I can hardly call them ‘highlights’, perhaps a few more memorable moments:
Flags list major conflicts since WW1 finished.
The exit from The Flanders Field Museum in Ypres – there hangs a series of banners listing the major conflicts that have happened since the end of the war to end all wars. Tragic.
The gardens at Talbot House in Poperinge. A haven for those able to spend time away from the lines – humanity in amongst inhuman carnage. Talbot House was behind the lines and Poperinge was never taken by the Germans. It was the origin of the humanitarian movement TocH, who still work supporting and bringing together disparate parts of society.
Tyne Cot – the largest Commonwealth War Grave containing nearly 12,000 marked graves, over 8000 of which contain unidentified remains as well as names of over 34,000 British and New Zealand soldiers whose remains are still missing in the Ypres Salient.
Eternally watching over them
Finally, Langermark, one of the few German cemeteries. The Germans repatriated most of their fallen. This moving sculpture watches over both named and unidentified remains of tens of thousands of German fallen.

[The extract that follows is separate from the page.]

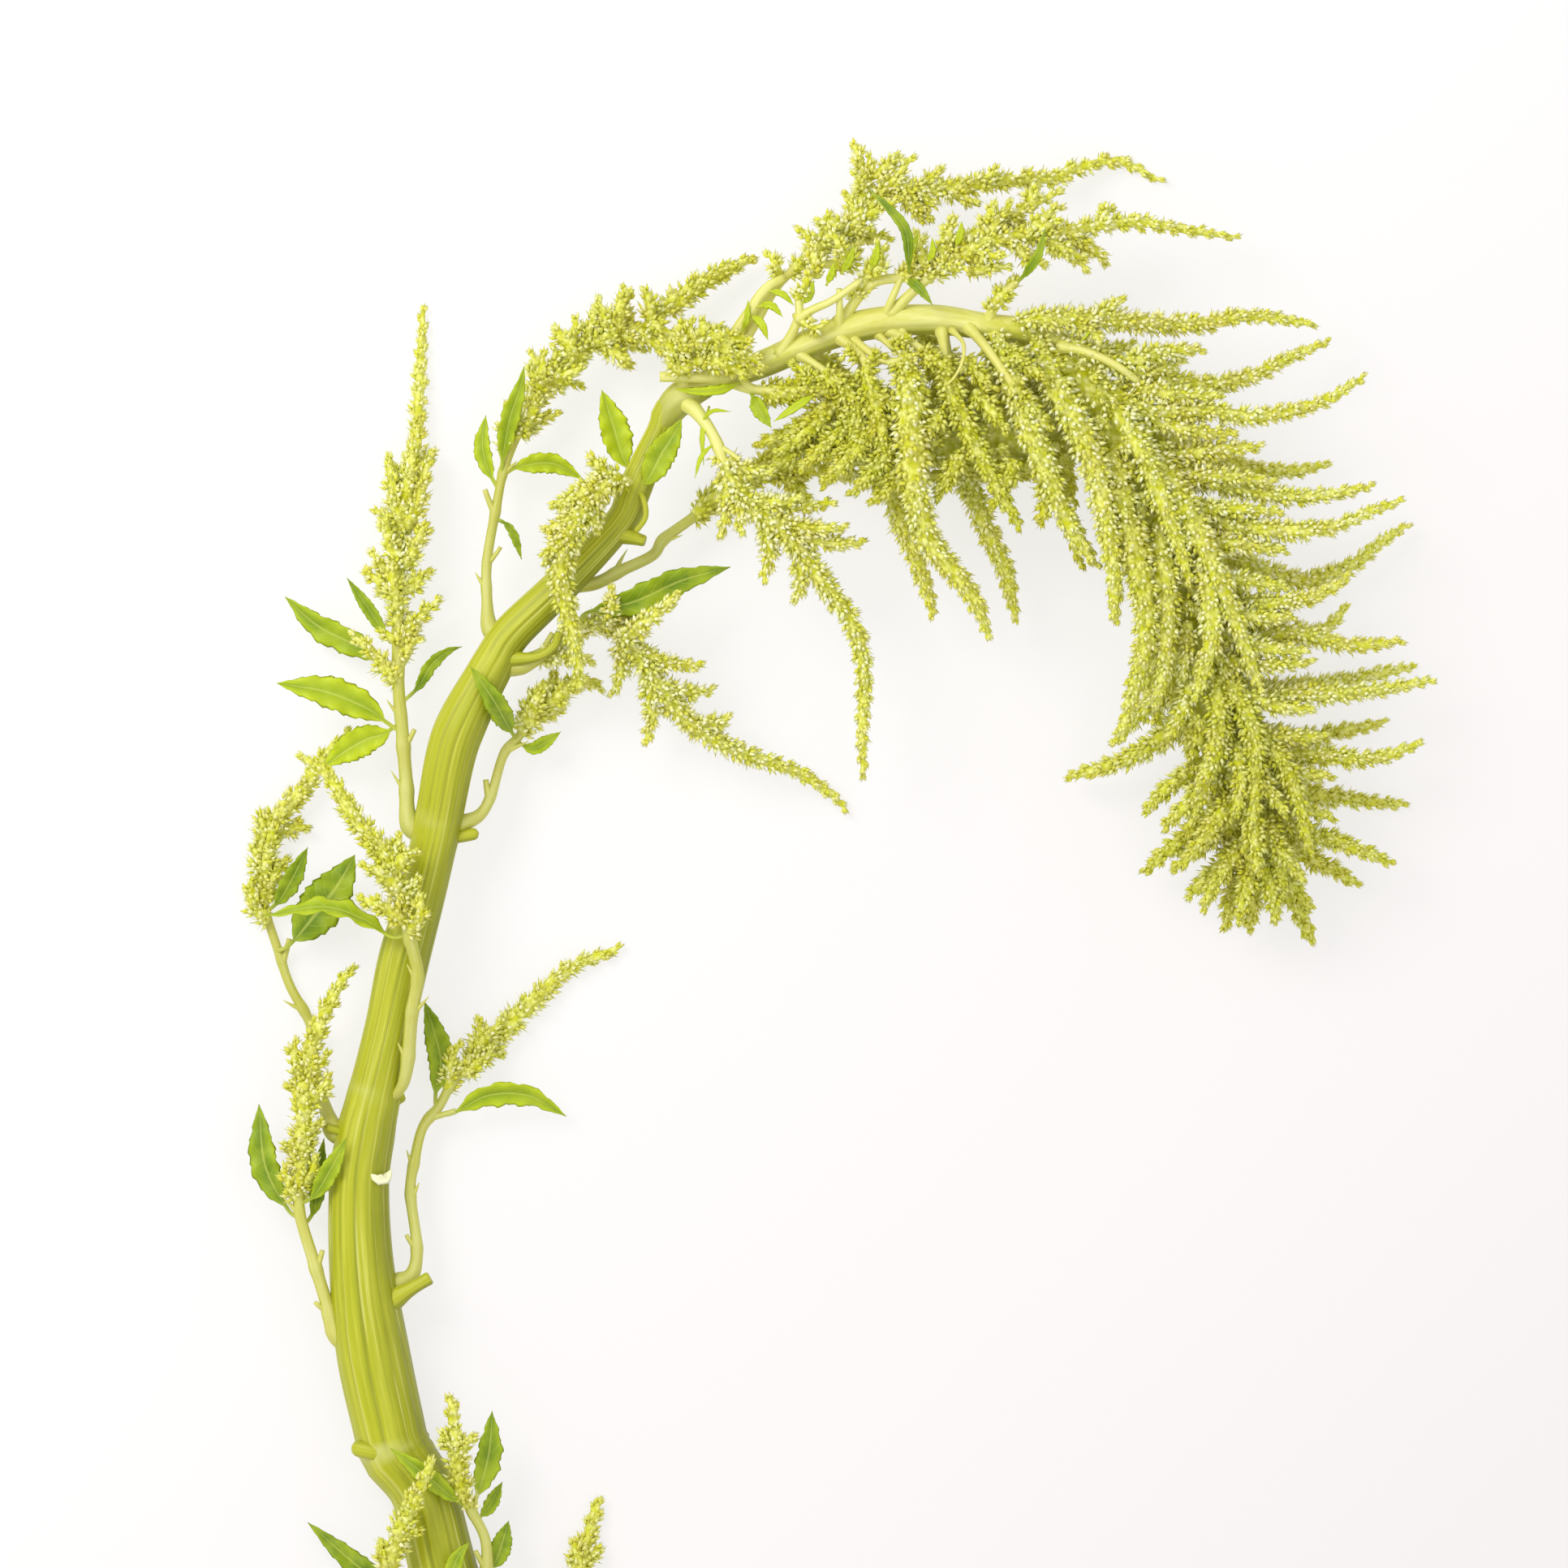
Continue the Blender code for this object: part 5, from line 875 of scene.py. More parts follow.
# a bud of unit width and length: a point at its base, rings (radius, height, turn) and a point at its tip,
# with how far out each level is
def budShape(sides, base, rings, reaches):
    here = np.arange(sides)
    after = (here + 1) % sides
    points = [[[0.0, 0.0, base]]]
    faces = [np.column_stack([np.zeros(sides, dtype=int), 1 + after, 1 + here])]
    for index, (radius, height, turn) in enumerate(rings):
        angle = turnsRound(sides) + turn
        points.append(np.column_stack([radius * np.cos(angle), radius * np.sin(angle),
                                       np.full(sides, height)]))
        low, high = 1 + index * sides, 1 + (index + 1) * sides
        if index < len(rings) - 1:
            faces += [np.column_stack([low + here, low + after, high + here]),
                      np.column_stack([low + after, high + after, high + here])]
        else:
            faces.append(np.column_stack([low + here, low + after, np.full(sides, high)]))
    return {"points": np.vstack(points + [[[0.0, 0.0, 1.0]]]), "faces": np.vstack(faces),
            "reach": np.repeat(reaches, [1] + [sides] * len(rings) + [1])}


floret = budShape(5, 0.0, [(1.0, 0.42, 0.0)], [0.1, 0.5, 1.0])    # a pointed oval
lump = budShape(6, -0.6, [(1.0, 0.0, 0.0), (0.72, 0.7, 0.5)], [0.1, 0.3, 0.6, 0.7])    # a blunt bud
# a bract is a narrow pointed blade: a triangle that runs to a tip
bract = {"points": np.array([[1.0, 0.0, 0.0], [-0.5, 0.45, 0.0], [-0.5, -0.45, 0.0], [0.0, 0.0, 1.0]]),
         "faces": np.array([[0, 2, 1], [0, 1, 3], [1, 2, 3], [2, 0, 3]]),
         "reach": np.array([0.2, 0.2, 0.2, 1.0])}
# what a cluster holds: how many, how long, how wide to each side, how far out its foot is, how far it
# strays, how pale
growths = {
    "floret": {"shape": floret, "count": 7, "length": (2.6, 3.7), "width": (0.60, 0.86), "foot": 0.9,
               "spray": 0.10, "pale": 1.0},
    "bract": {"shape": bract, "count": 7, "length": (3.0, 4.7), "width": (0.45, 0.70), "foot": 0.75,
              "spray": 0.28, "pale": 0.3},
    "bristle": {"shape": bract, "count": 6, "length": (3.0, 4.6), "width": (0.10, 0.15), "foot": 0.85,
                "spray": 0.35, "pale": 0.9},
}
# a side spike leaves its axis this far below its tip, in its own lengths and in mm, and bends outward
sideSpikeLook = {"back": 0.9, "more": 2, "bend": 0.12}
# short spikes round a branch: outward and forward parts of the tip and of the middle, and lowest tip
ringLook = {"tipOut": 0.78, "tipForward": 0.62, "middleOut": 0.45, "middleForward": 0.25, "lowest": 2.5}


def sideSpikeRoute(axis, tip, look):
    tip = np.asarray(tip, dtype=float)
    distances = np.linalg.norm(axis - tip, axis=1)
    nearest = int(np.argmin(distances))
    foot = axis[max(0, nearest - int(round(look["back"] * distances[nearest] + look["more"])))]
    return [foot, 0.5 * (foot + tip) + look["bend"] * (axis[nearest] - foot), tip]


# short spikes round a stretch of an axis, each turned by the golden angle
def clusterRoutes(axis, cluster, look):
    tangents, sideways, upward = framesAlong(axis)
    routes = []
    for index in range(cluster["count"]):
        share = (index + 0.5) / cluster["count"]
        where = int(round((cluster["start"] + share * (cluster["end"] - cluster["start"])) * (len(axis) - 1)))
        length = cluster["first"] + share * (cluster["last"] - cluster["first"])
        angle = index * goldenAngle
        outward = math.cos(angle) * sideways[where] + math.sin(angle) * upward[where]
        tip = axis[where] + length * (look["tipOut"] * outward + look["tipForward"] * tangents[where])
        tip[2] = max(tip[2], look["lowest"])
        middle = look["middleOut"] * outward + look["middleForward"] * tangents[where]
        routes.append([axis[where], axis[where] + length * middle, tip])
    return routes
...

At times it seemed that the only way I could deal with the assault on my senses was to dissociate from what I was witnessing, yet to dissociate would weaken the impact. We now have a generation of politicians who like me have never faced the reality of war, dissociation enables them to send more young men to die in Iran, Iraq, Afghanistan, Syria and all of the many conflicts around the world. Is the ‘war’ against ISIS any more just than WW1? What view would a utilitarian take of war? Is the participative democracy that we believe in and send people to defend and impose really much better than a benevolent dictatorship? Would fewer people die and/or live at least acceptable lives has Saddam, Assad, ISIS etc been allowed to do what they were doing for longer? Conflict is generally ended by enemies sitting down talking to each other, should we be more prepared to spend longer talking before getting the guns out? Unanswerable questions, but questions we should surely explore openly and often, let’s not allow a ‘war is the answer’ mindset to proliferate.

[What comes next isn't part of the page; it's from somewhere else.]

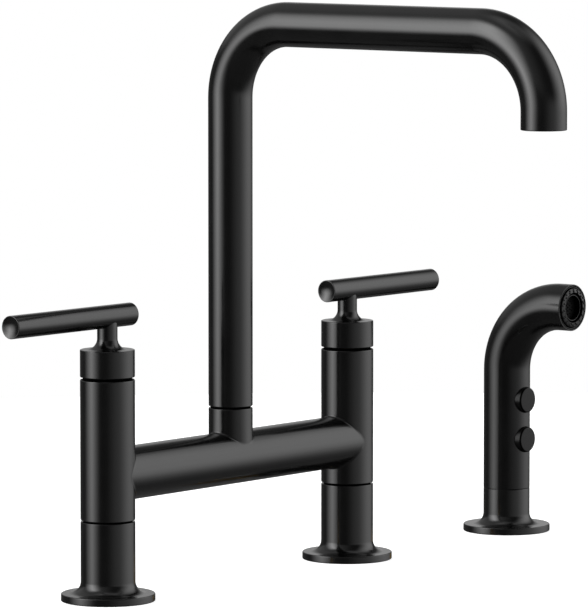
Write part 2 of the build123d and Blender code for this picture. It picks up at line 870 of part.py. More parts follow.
def wand_body():
    """Bent grip with a spigot for the holder, a bore for the water parts, button holes and an open face."""
    spigot_radius = liner_bore_radius - spigot_gap
    grip = eased(wand_sweep(Circle(wand_radius), wand_bottom, wand_reach), Axis.Y, -wand_reach)
    grip += turned(
        (0, spigot_bottom),
        (spigot_radius, spigot_bottom, lead_chamfer),
        (spigot_radius, wand_bottom),
        (0, wand_bottom),
    )
    grip -= wand_sweep(Circle(wand_bore_radius), wand_bottom, wand_reach)
    grip -= rod(wand_bore_radius, spigot_bottom, wand_bottom)
    grip -= head_placed(rod(wand_radius - face_rim, head_back, wand_reach))
    for z in (lower_button_z, upper_button_z):
        grip -= Pos(0, 0, z) * forwards(rod(button_radius + loose_gap, 0, wand_diameter))
    return grip


def hose_nipple():
    """Threaded end that the hose screws onto, with a plug that fills the spigot's bore."""
    thread = hose_thread_diameter / 2
    bottom = spigot_bottom - hose_thread_length
    plug = wand_bore_radius - screwed_gap
    return turned(
        (water_bore_radius, bottom),
        (thread, bottom, small_chamfer),
        (thread, spigot_bottom),
        (plug, spigot_bottom),
        (plug, nipple_top),
        (water_bore_radius, nipple_top),
    )


def wand_water_tubes():
    """Tube from the nipple to the valve block, and bent tube from the block to the spray head."""
    lower = pipe(water_tube_radius, water_bore_radius, nipple_top, valve_block_bottom)
    section = Circle(water_tube_radius) - Circle(water_bore_radius)
    return [lower, wand_sweep(section, valve_block_top, head_back)]


def wand_valve_block():
    """Block behind the buttons: a flat front, a pocket and a bore for each, and a waterway at the back."""
    wall = valve_block_wall
    body = rod(wand_bore_radius - screwed_gap, valve_block_bottom, valve_block_top)
    front_y = -block_flat - wand_bore_radius
    body -= block(wand_diameter, 2 * wand_bore_radius, valve_block_bottom, valve_block_top, y=front_y)
    waterway = rod(block_waterway_radius, valve_block_bottom + wall, valve_block_top - wall)
    body -= Pos(0, block_waterway_y, 0) * waterway
    body -= rod(water_bore_radius, valve_block_bottom, valve_block_bottom + wall)
    body -= rod(water_bore_radius, valve_block_top - wall, valve_block_top)
    pocket = rod(coil_radius + spring_radius + spring_gap, spring_floor, wand_radius)
    plunger_bore = rod(plunger_radius + running_gap, plunger_stop, wand_radius)
    for z in (lower_button_z, upper_button_z):
        body -= Pos(0, 0, z) * forwards(pocket + plunger_bore)
    return body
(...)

How do I feel now? A host of words come to mind, but I have yet to find a label for a complex set of emotions that includes anger (unwanted because anger only fuels disputes), sadness and disappointment that the lessons have yet to be learned and so many around the world still think that the way to resolve their differences with others is to send more young men to their graves, grief for those who suffered (some briefly and some for many years after the conflict was over), helplessness to prevent it happening again, pleased that I went on the trip, disconcerted that the prickliness that I often manage to control leaked out during those times when my internal editor was tired out.

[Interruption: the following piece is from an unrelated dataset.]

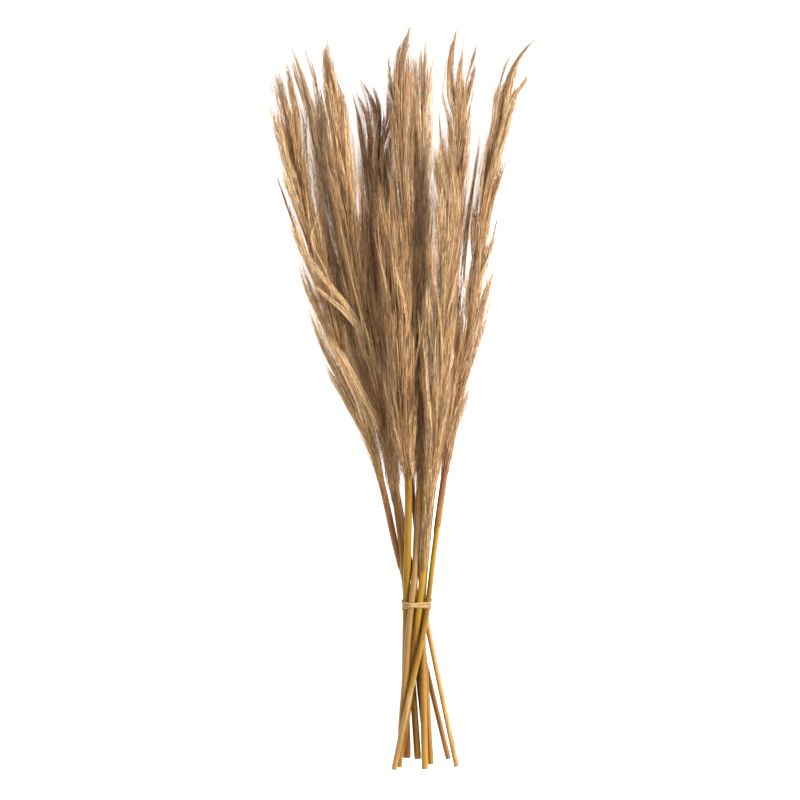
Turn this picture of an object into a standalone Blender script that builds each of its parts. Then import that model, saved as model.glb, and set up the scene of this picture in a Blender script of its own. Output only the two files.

If you get the chance to go on such a trip please take it – you are likely to learn about yourself as well as history.
ADDENDUM
I finally managed to capture these thoughts a couple of weeks after our trip:
I saw graves and names beyond count
Graves with no name and names with no grave
I heard the gentle hum of the traffic, the whispering of the wind in the trees, the gentle twittering of the birds
I tried to hear the grim sounds of battle, the cries of agony, the last whispers of millions of lives being extinguished
I felt it all and I felt nothing
The despair, the passion, the pain
The hundred years of separation and the lifetime of privilege
I cried and I cry now that lessons have to be learned anew by each generation
Young lives are too important to waste in pursuit of some ego or ideology
No more, no more
If only, if only…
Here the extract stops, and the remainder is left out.